Par ailleurs, les nouvelles méthodes statistiques de regroupement (clustering) à partir de bases gigantesques de données (big data) sous-estiment l’impact symbolique des groupes numériquement restreints mais politiquement ou sociologiquement importants. Par exemple, même s’il y a très peu de plombiers polonais ou d’activistes islamistes, ces groupes sont fortement présents dans l’imaginaire social. Les méthodes statistiques de catégorisation vont habituellement soit les ignorer, soit les regrouper en une classe « varia » sans grand intérêt.
L’utilisation de plus en plus fréquente des analyses statistiques multivariées, représentées sous forme d’ensembles de points sur un plan à deux dimensions, a permis de complexifier les catégories. On est passé d’une classification linéaire où les données se situaient sur un axe unique, à une classification en nuages de points disséminés sur un plan. L’enquête du réseau Destin commun, en juillet 2017, sur « les Français et leurs perceptions de l’immigration, des réfugiés et de l’identité » est un bon exemple de cette approche statistique, dite de segmentation. En 2016, 2 002 personnes représentatives de la population française majeure ont répondu à des questions concernant leur familiarité avec les questions d’immigration, leur expérience personnelle par rapport à ces thématiques et leurs réactions face à différents messages politiques… À partir de toutes les réponses, deux axes (ouverture ou fermeture identitaires, optimisme ou pessimisme économiques) ont permis de générer un tableau croisé des résultats. Ce tableau fait ressortir cinq groupements au profil d’attitude semblable : aux extrémités, les « nationalistes identitaires » (17 %) et les « multiculturalistes » (30 %) ; et, au centre, ceux qui sont traversés par des sentiments ambivalents, à savoir les « laissés-pour-compte » (21 %), les « inquiets économiques » (17 %) et les « humanitaires » (15 %). On constate que chaque profil a une attitude différente vis-à-vis des migrants et de l’islam en France.

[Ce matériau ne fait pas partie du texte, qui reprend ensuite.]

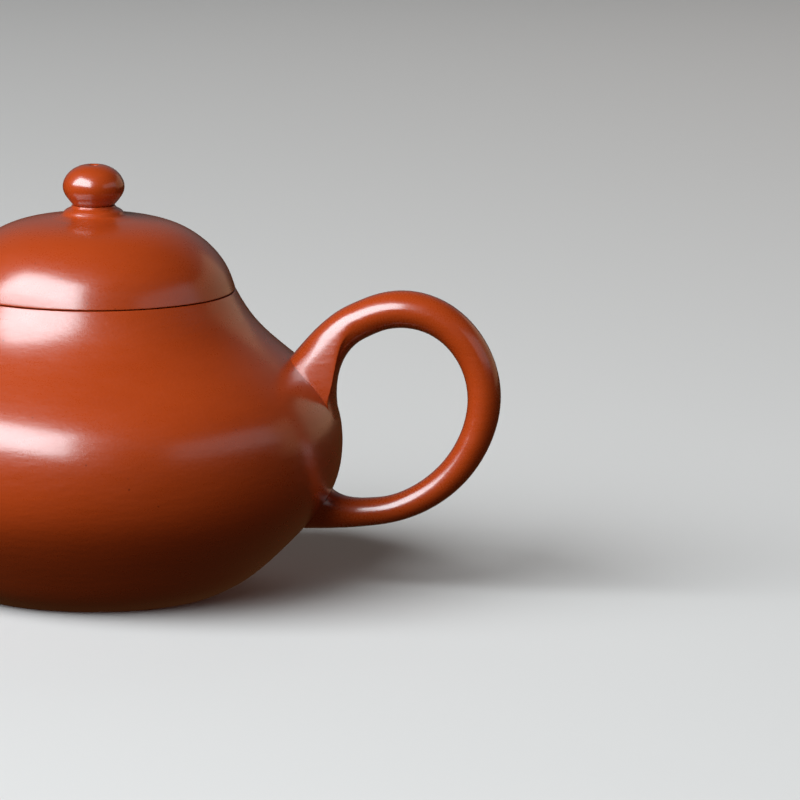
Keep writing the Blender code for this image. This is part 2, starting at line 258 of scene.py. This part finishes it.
def wobble(x, y, z):
    """The hand-made unevenness at a point, in millimetres, the same for every piece."""
    broad = noise.noise(Vector((x, y, z * 1.3)) * 0.035 + Vector((3.1, 0.7, 5.2)))
    close = noise.noise(Vector((x, y, z * 2.0)) * 0.11 + Vector((9.4, 2.6, 1.8)))
    return HAND_WOBBLE * (broad + 0.25 * close)


BODY_SHAPE = smooth_line(BODY_LINE, 400)


def body_radius(height):
    """The body's outer radius at a height, without the wobble."""
    return float(np.interp(height, BODY_SHAPE[:, 1], BODY_SHAPE[:, 0]))


def body_point(sideways, height, side):
    """The point of the body's surface at an arc length sideways from the XZ plane, on the +X or -X side."""
    radius = body_radius(height)
    angle = sideways / radius
    point = np.array([side * radius * math.cos(angle), radius * math.sin(angle), height])
    flat = np.array([point[0], point[1], 0.0]) / radius
    return point + flat * wobble(*point)


def body_normal(sideways, height, side):
    """The direction straight out of the body at the same kind of point."""
    radius = body_radius(height)
    slope = (body_radius(height + 0.2) - body_radius(height - 0.2)) / 0.4
    angle = sideways / radius
    normal = np.array([side * math.cos(angle), math.sin(angle), -slope])
    return normal / np.linalg.norm(normal)


def mesh_object(name, vertices, faces):
    """Make a smooth-shaded object from points in millimetres, with its faces turned outward."""
    mesh = bpy.data.meshes.new(name)
    mesh.from_pydata([tuple(np.array(vertex) * MILLIMETRE) for vertex in vertices], [], faces)
    work = bmesh.new()
    work.from_mesh(mesh)
    bmesh.ops.recalc_face_normals(work, faces=work.faces)
    work.to_mesh(mesh)
    work.free()
    mesh.shade_smooth()
    item = bpy.data.objects.new(name, mesh)
    bpy.context.scene.collection.objects.link(item)
    return item


def ring_faces(rings, sides, joined):
    """Quads between successive rings of points, and from the last back to the first if they are joined."""
    faces = []
    for i in range(rings if joined else rings - 1):
        low = i * sides
        high = ((i + 1) % rings) * sides
        for k in range(sides):
            after = (k + 1) % sides
            faces.append((low + k, low + after, high + after, high + k))
    return faces


def turned(name, outline, sides, uneven=1.0):
    """Turn a line of (radius, height) points about Z. Ends on the axis become single points.

    A line whose ends are off the axis is closed on itself. The wobble fades out at the foot, so that the
    pot stands flat, and towards the axis.
    """
    outline = np.array(outline, float)
    on_axis = outline[0, 0] < 1e-6
    body = outline[1:-1] if on_axis else outline
    angles = np.linspace(0.0, math.tau, sides, endpoint=False)
    vertices = []
    for radius, height in body:
        for angle in angles:
            x, y = radius * math.cos(angle), radius * math.sin(angle)
            grown = 1.0 + uneven * wobble(x, y, height) * min(1.0, height / 3.0) / max(radius, 6.0)
            vertices.append((x * grown, y * grown, height))
    faces = ring_faces(len(body), sides, joined=not on_axis)
    if on_axis:
        first = len(vertices)
        vertices.append((0.0, 0.0, outline[0, 1]))
        vertices.append((0.0, 0.0, outline[-1, 1]))
        last_ring = (len(body) - 1) * sides
        for k in range(sides):
            after = (k + 1) % sides
            faces.append((first, after, k))
            faces.append((first + 1, last_ring + k, last_ring + after))
    return mesh_object(name, vertices, faces)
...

À propos de l’influence humaine en statistique, nous pouvons déceler les choix faits par l’équipe en analysant les questions posées par Destin commun. Ces questions, par exemple, différencient uniquement les migrants des réfugiés, ou selon leur appartenance à l’islam ou à l’extrémisme religieux.
Tout comme l’astronome, le statisticien choisit ce qu’il veut observer. Les questions d’une enquête reflètent toujours le contexte de l’époque où elle a été écrite. Et ce biais contextuel des questions renforce évidemment un biais dans les réponses. Cela est inévitable, mais il faut en être conscient en tant que scientifique.
Des catégories utilisées couramment dans la société vont, par un effet naturel d’osmose, appartenir à l’horizon explicatif du statisticien : statut marital, filiation, diplôme, etc. Par exemple, dans la catégorie de la minorité, la législation française liée à ce critère est extrêmement riche pour les nationaux : l’âge est une référence juridique naturelle, facile à vérifier via l’état civil ; le statisticien va naturellement la reprendre pour les migrants. Cependant, cette catégorie repose sur l’accessibilité à un état civil fiable. Ce n’est pas le cas pour ces migrants qui n’ont que leur parole pour déclarer leur identité et leur âge. La réponse de l’administration sera de vérifier l’âge par datation osseuse, en cas de doute. L’environnement juridique a engendré, dans le contexte de migration sans papiers, une catégorie statistique dont l’utilisation est scientifiquement problématique1.
Les militants statisticiens entendent questionner le rôle prédominant de certains benchmarks, ou évaluations quantitatives.
Comme le proposent plusieurs chercheurs, il y a ici de la place pour une statistique militante. Cette dernière n’a pas comme seul objectif de décrire la réalité mais, en même temps, de la remettre en question. Les militants statisticiens entendent questionner le rôle prédominant de certains benchmarks, ou évaluations quantitatives. Et ils le font, sur le même terrain, à partir de données statistiques alternatives. Alors que les médias répercutent les chiffres des migrants, le département statistique du Secours Catholique – Caritas France diffuse les chiffres des gestes de solidarité. Ce qui permet à chacun une compréhension plus juste de la réalité des migrations en France.
1 La maturité osseuse peut en effet varier selon le sexe ou encore l’état nutritionnel : « Les tests comportent une marge d’erreur qui peut aller de deux à trois ans », a rappelé l’avocate Isabelle Zribi devant le Conseil constitutionnel, d’après Julia Pascual dans Le Monde du 12 mars 2019.